The substitute bill, the sponsor said, bundles a dozen-plus changes into a single framework the state and Salt Lake City can use on a set of regionally significant roads. "This bill establishes the framework," Senator Harper told the committee, saying the substitute clarifies tiered road management, updates lane-width language (reducing a 12-foot reference to 11 feet in one place), preserves Salt Lake City's authority over parking, and requires that a 0.1 portion of a county's added quarter-cent transit levy stay in the county for transit use.

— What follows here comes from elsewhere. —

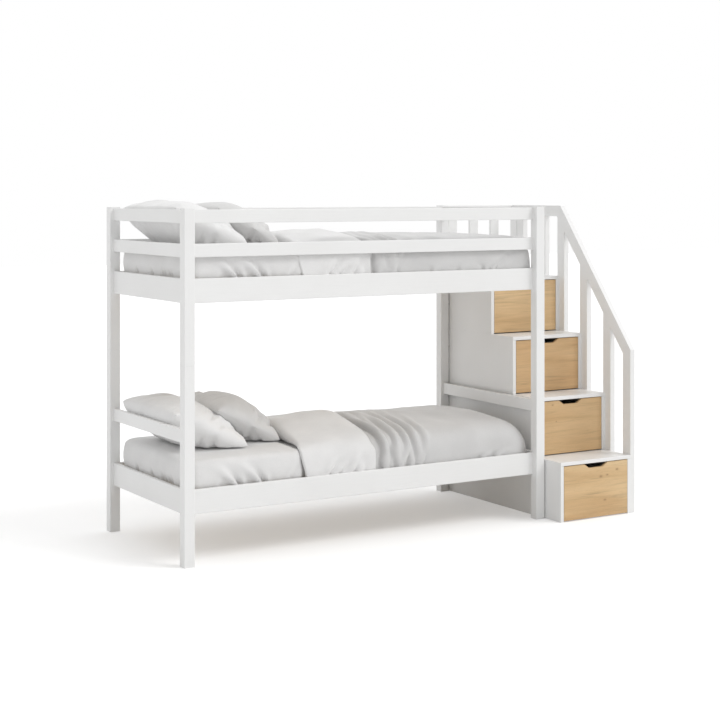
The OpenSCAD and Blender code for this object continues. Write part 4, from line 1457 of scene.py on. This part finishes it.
@dataclass(frozen=True)
class Bedding:
    """Mattress, duvet and pillows of one bed."""

    level: Level
    duvet: Duvet
    sunk: float = 0.0
    crown: float = 0.0095
    pillow_tone: Colour = (0.86, 0.857, 0.853)
    shaded_tone: Colour = (0.70, 0.695, 0.688)
    sheet_tone: Colour = (0.80, 0.795, 0.79)
    band_tone: Colour = (0.82, 0.815, 0.81)
    body_tone: Colour = (0.66, 0.655, 0.65)
    ticking_tone: Colour = (0.62, 0.60, 0.56)

    def build(self) -> None:
        """Makes the bed's soft pieces, and hides the plain solids that they stand for."""
        name = self.level.value
        sheet = self.cotton("sheet_cotton", self.sheet_tone, 0.0005)
        ticking = self.cotton("mattress_ticking", self.ticking_tone, 0.0009)
        mattress = Mattress(self.level).build(sheet, ticking)
        self.finish(mattress, "sheet", 0.95, f"mattress_{name}")
        band = self.duvet.build_band(self.cotton("duvet_lining", self.band_tone, 0.0008))
        body = self.duvet.build_body(self.cotton("duvet_cotton", self.body_tone, 0.0008))
        for piece in (band, body):
            self.finish(piece, "duvet", 0.35, f"duvet_{name}")
        bed_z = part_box(f"mattress_{name}")[1].z
        top, rise = bed_z + self.crown, bed_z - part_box("mattress_lower")[1].z
        leaning = Pillow(
            f"pillow_at_head_{name}", (-0.858, 0.499 + rise), (-1.247, 0.681 + rise),
            -0.205, 0.468, top, 1.0, HEAD_DENTS, 0.024 - self.sunk, under=1.4, fullness=0.56,
        ).build(self.cotton("pillow_cotton", self.pillow_tone, 0.0007))
        second = Pillow(
            f"pillow_in_front_{name}", (-0.643, 0.501 + rise), (-0.98, 0.684 + rise),
            -0.125, 0.510, top, 6.0, SECOND_DENTS, 0.022 - self.sunk, 0.106 - self.sunk, 0.06,
        ).build(self.cotton("second_pillow_cotton", self.shaded_tone, 0.0007))
        lay_against(second, leaning, 0.0012)
        for pillow in (leaning, second):
            self.finish(pillow, "pillow", 0.7, f"pillows_{name}")

    def cotton(self, kind: str, tone: Colour, crease: float) -> bpy.types.Material:
        """Makes a cotton of this bed's own."""
        return Cloth(f"{kind}_{self.level.value}", tone, crease).build()

    @staticmethod
    def finish(piece: bpy.types.Object, slot: str, fill: float, node: str) -> None:
        """Ties a soft piece to the bed's body, and hides the solid that it stands for.

        Args:
            piece: The piece.
            slot: Not used.
            fill: Not used.
            node: The solid that it stands for.
        """
        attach(piece, ROOT_BODY)
        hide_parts(node)
        LOG.info("%s: %d faces", piece.name, len(piece.data.polygons))


HEAD_DENTS = table(
    Dent, (0.13, -0.27, 0.3, 0.060, 0.012, 0.018), (0.10, -0.22, -0.35, 0.050, 0.011, 0.014),
    (0.06, -0.30, 0.9, 0.055, 0.012, 0.016), (0.00, -0.28, 1.2, 0.055, 0.012, 0.013),
    (-0.13, 0.12, -0.4, 0.08, 0.018, 0.009), (0.15, -0.05, -0.1, 0.05, 0.012, 0.012),
)
SECOND_DENTS = table(
    Dent, (0.13, -0.27, 0.5, 0.055, 0.012, 0.019), (0.09, -0.25, -0.2, 0.060, 0.013, 0.017),
    (0.05, -0.28, 1.1, 0.060, 0.013, 0.015), (0.14, 0.00, 0.2, 0.06, 0.014, 0.010),
    (-0.10, 0.16, 0.9, 0.09, 0.020, 0.009),
)
LOWER_FOLDS = table(
    Fold, (-0.180, -0.172, 0.012, 0.025, 0.2), (-0.140, -0.110, 0.009, 0.013, 0.8),
    (-0.095, -0.105, 0.013, 0.027, 0.35), (-0.040, -0.010, 0.011, 0.020, 0.75),
    (0.004, 0.060, 0.014, 0.023, 0.5), (0.080, 0.15, 0.015, 0.013, 0.9), (0.40, 0.37, 0.05, 0.003),
)
UPPER_FOLDS = table(
    Fold, (-0.228, -0.200, 0.013, 0.013), (-0.165, -0.15, 0.011, 0.010),
    (-0.118, -0.10, 0.014, 0.016), (-0.075, -0.05, 0.013, 0.014), (0.02, 0.04, 0.03, 0.005),
    (0.20, 0.19, 0.04, 0.004),
)
UPPER_CREASES = table(
    Crease, (-0.235, 0.1, 0.06, 0.011, -0.010), (-0.125, 0.35, 0.20, 0.013, 0.008),
    (0.445, 1.0, 0.055, 0.014, 0.013), (0.487, 0.9, 0.060, 0.013, 0.010),
    (0.425, -0.6, 0.025, 0.012, -0.010), (0.10, 0.1, 0.020, 0.011, -0.008),
    (0.27, 0.1, 0.020, 0.012, -0.007),
)
LOWER_DUVET = Duvet(Level.LOWER, 1.0, LOWER_FOLDS)
UPPER_DUVET = Duvet(
    Level.UPPER, 21.0, UPPER_FOLDS, bulge=0.0, hem_x=-0.265, hem_side=0.012, fold_side=0.090,
    body=replace(BODY, start_x=-0.38, edge_z=0.514, crown=0.034, foot_edge_z=0.516,
                 foot_crown=0.012, creases=UPPER_CREASES),
    band=replace(BAND, edge_z=0.522, crown=0.044, foot_edge_z=0.522, foot_crown=0.040),
    foot_turn=0.055,
)


# ---- Rigid parts ----

# For each drawer from the lowest to the highest, how much its front's colours are scaled, and its
# knots
DRAWERS: tuple[tuple[Colour, tuple[Knot, ...]], ...] = (
    ((1.05, 1.08, 1.11), table(
        Knot, (1.060, 0.221, 0.011), (1.104, 0.226, 0.008), (1.171, 0.250, 0.010),
        (1.088, 0.092, 0.010))),
    ((0.91, 0.88, 0.845), table(
        Knot, (0.755, 0.590, 0.006), (0.905, 0.592, 0.007), (0.93, 0.50, 0.005))),
    ((0.945, 0.905, 0.875), table(
        Knot, (0.493, 0.820, 0.006), (0.62, 0.812, 0.007), (0.56, 0.905, 0.004))),
    ((1.03, 1.045, 1.07), table(
        Knot, (0.362, 1.074, 0.009), (0.400, 1.068, 0.008), (0.487, 1.079, 0.009),
        (0.442, 1.058, 0.006))),
)


def dress(finish: Finish, *names: str) -> None:
    """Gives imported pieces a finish, in place of their plain colour.

    Args:
        finish: The finish.
        *names: The pieces' names.
    """
    material = finish.build()
    for name in names:
        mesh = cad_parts[name].data
        mesh.materials.clear()
        mesh.materials.append(material)
        LOG.info("%s: %s", name, material.name)


def dress_bed() -> None:
    """Gives posts, rails, slatted bases and their fasteners their finishes."""
    dress(Lacquer("lacquer_upright", Grain.UPRIGHT), *(
        f"post_{end}_{side}_{half}"
        for end in ("head", "foot") for side in ("front", "back") for half in ("lower", "upper")
    ))
    dress(Lacquer("lacquer_along", Grain.ALONG),
          "front_bed_rail_lower", "front_bed_rail_upper", "front_guard_rail_mid",
          "front_guard_rail_top", "back_bed_rails", "back_guard_rails")
    dress(Lacquer("lacquer_across", Grain.ACROSS),
          "end_bed_rails", "head_guard_rails", "foot_guard_rails")
    dress(Softwood("pine_across", Grain.ACROSS), "bed_slats")
    dress(Softwood("pine_along", Grain.ALONG), "slat_cleats")
    dress(Softwood("beech", Grain.ALONG, (0.66, 0.49, 0.31), (0.56, 0.39, 0.22)), "wood_dowels")
    dress(Cloth("slat_tape", (0.78, 0.77, 0.73), 0.0004, 900.0), "slat_tapes")
    dress(Zinc("zinc_fasteners"), "post_joint_pins", "cleat_screws")
    dress(Board("enamelled_connectors", (0.84, 0.84, 0.83), (0.81, 0.81, 0.80)),
          "rail_connectors")


def dress_stairs() -> None:
    """Gives the stair carcass, its drawers and its balustrade their finishes."""
    dress(Lacquer("lacquer_boards", Grain.ALONG),
          "tread_board_first", "tread_board_second", "deck_board", "platform_board",
          "floor_stretchers", "back_guard_rail")
    dress(Lacquer("lacquer_panels", Grain.UPRIGHT),
          "stair_panel_inner_lower", "stair_panel_outer_lower", "stair_panel_inner_upper",
          "stair_panel_outer_upper", "stair_back_panels", "newel_post", "stair_balusters",
          "back_guard_balusters")
    dress(Lacquer("lacquer_handrails", Grain.ACROSS), "handrail_sloped", "handrail_level")
    dress(Zinc("zinc_slides"), "slide_channels", "unit_bolts")
    numbers = range(1, len(DRAWERS) + 1)
    dress(Board("drawer_board"), *(f"drawer_{number}_tray" for number in numbers))
    dress(Zinc("zinc_drawer"), *(f"drawer_{number}_fittings" for number in numbers))
    for number, (tint, knots) in zip(numbers, DRAWERS):
        dress(Oak(f"oak_front_{number}", 3.7 * number, knots, tint), f"drawer_{number}_front")


# ---- Studio ----


@dataclass(frozen=True)
class Studio:
    """Floor, lights and camera."""

    eye: tuple[float, float, float] = (-4.24765, -7.30399, 1.74744)
    heading: float = 33.29
    lens: float = 78.97
    sensor: float = 36.0
    shift: tuple[float, float] = (-0.1439, -0.2305)
    sight: float = 200.0
    sky: float = 0.70
    backdrop: float = 0.50
    backdrop_from: tuple[float, float, float] = (0.6, 0.8, 0.0)
    sun_from: tuple[float, float, float] = (0.50, -0.55, 0.72)
    sun_width: float = 28.0
    sun_strength: float = 1.1
    floor_size: float = 60.0

    def build(self) -> None:
        """Makes the floor, the lights and the camera."""
        self.lay_floor()
        self.light()
        self.aim()
        bpy.context.scene.view_settings.view_transform = "Standard"

    def lay_floor(self) -> None:
        """Lays a wide pale floor."""
        half = self.floor_size / 2
        corners = np.array([(-half, -half, 0), (half, -half, 0), (half, half, 0), (-half, half, 0)])
        make_object("floor", corners, [(0, 1, 2, 3)], Ground("pale_floor").build())

    def light(self) -> None:
        """Lights the bed from all round, more from the backdrop and most from the front right."""
        world = bpy.data.worlds.new("soft_white")
        bpy.context.scene.world = world
        sky = Graph(world, "OutputWorld")
        # The backdrop behind the bed is lit, so more light comes from there
        place = sky.add("TexCoord").outputs["Generated"]
        facing = sky.add("VectorMath", place, self.backdrop_from, operation="DOT_PRODUCT")
        behind = sky.add("Math", facing.outputs["Value"], 0.0, operation="MAXIMUM").outputs[0]
        level = sky.add("Math", behind, self.backdrop, self.sky, operation="MULTIPLY_ADD")
        soft = sky.add("Background", WHITE, level.outputs[0]).outputs[0]
        shown = sky.add("Background", WHITE, 1.0).outputs[0]
        mix = sky.add("MixShader", sky.seen(), soft, shown).outputs[0]
        sky.feed(sky.output.inputs[0], mix)
        lamp = bpy.data.lights.new("key", "SUN")
        lamp.energy, lamp.angle = self.sun_strength, math.radians(self.sun_width)
        key = bpy.data.objects.new("key", lamp)
        key.rotation_euler = (-Vector(self.sun_from)).to_track_quat("-Z", "Y").to_euler()
        bpy.context.scene.collection.objects.link(key)

    def aim(self) -> None:
        """Places the level camera."""
        data = bpy.data.cameras.new("camera")
        data.lens, data.sensor_width = self.lens, self.sensor
        data.shift_x, data.shift_y = self.shift
        data.clip_end = self.sight
        camera = bpy.data.objects.new("camera", data)
        camera.location = self.eye
        camera.rotation_euler = (math.radians(90), 0.0, -math.radians(self.heading))
        bpy.context.scene.collection.objects.link(camera)
        bpy.context.scene.camera = camera


def corners(bounds: tuple[Vector, Vector]) -> list[list[float]]:
    """A box's corners as plain lists."""
    return [list(map(float, corner)) for corner in bounds]


def main() -> None:
    """Builds the whole scene, piece by piece."""
    logging.basicConfig(level=logging.INFO, format="%(name)s: %(message)s")
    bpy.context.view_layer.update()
    Studio().build()
    dress_bed()
    dress_stairs()
    Bedding(Level.LOWER, LOWER_DUVET).build()
    Bedding(Level.UPPER, UPPER_DUVET, sunk=0.010).build()


if __name__ == "__main__":
    main()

Why it matters: the substitute is pitched as a compromise to create consistent statewide performance measures while preserving local implementation. Opponents said the language still risks undoing local street designs that prioritize walking, biking and transit; supporters said the framework improves coordination on projects that affect regional travel and major events.
Public testimony centered on safety and local control. Alejandro Puy, chair of the Salt Lake City Council, thanked sponsors "for the work that we have done together" and said the city welcomes codified community outreach and partnership with UDOT ahead of the temple reopening and the 2034 Winter Olympics. "We appreciate that this bill codifies enhancement of community outreach," Puy said.
Advocacy groups and residents pushed back. Dave Eltus of Cycling Utah called the substitute an "overreach by the state," saying Salt Lake City transportation staff are experts and that the bill could micromanage local choices. Multiple residents and planners warned that requirements for additional studies and a state review on tier 1 streets could delay or constrain local safety projects such as protected bike lanes and traffic-calming measures.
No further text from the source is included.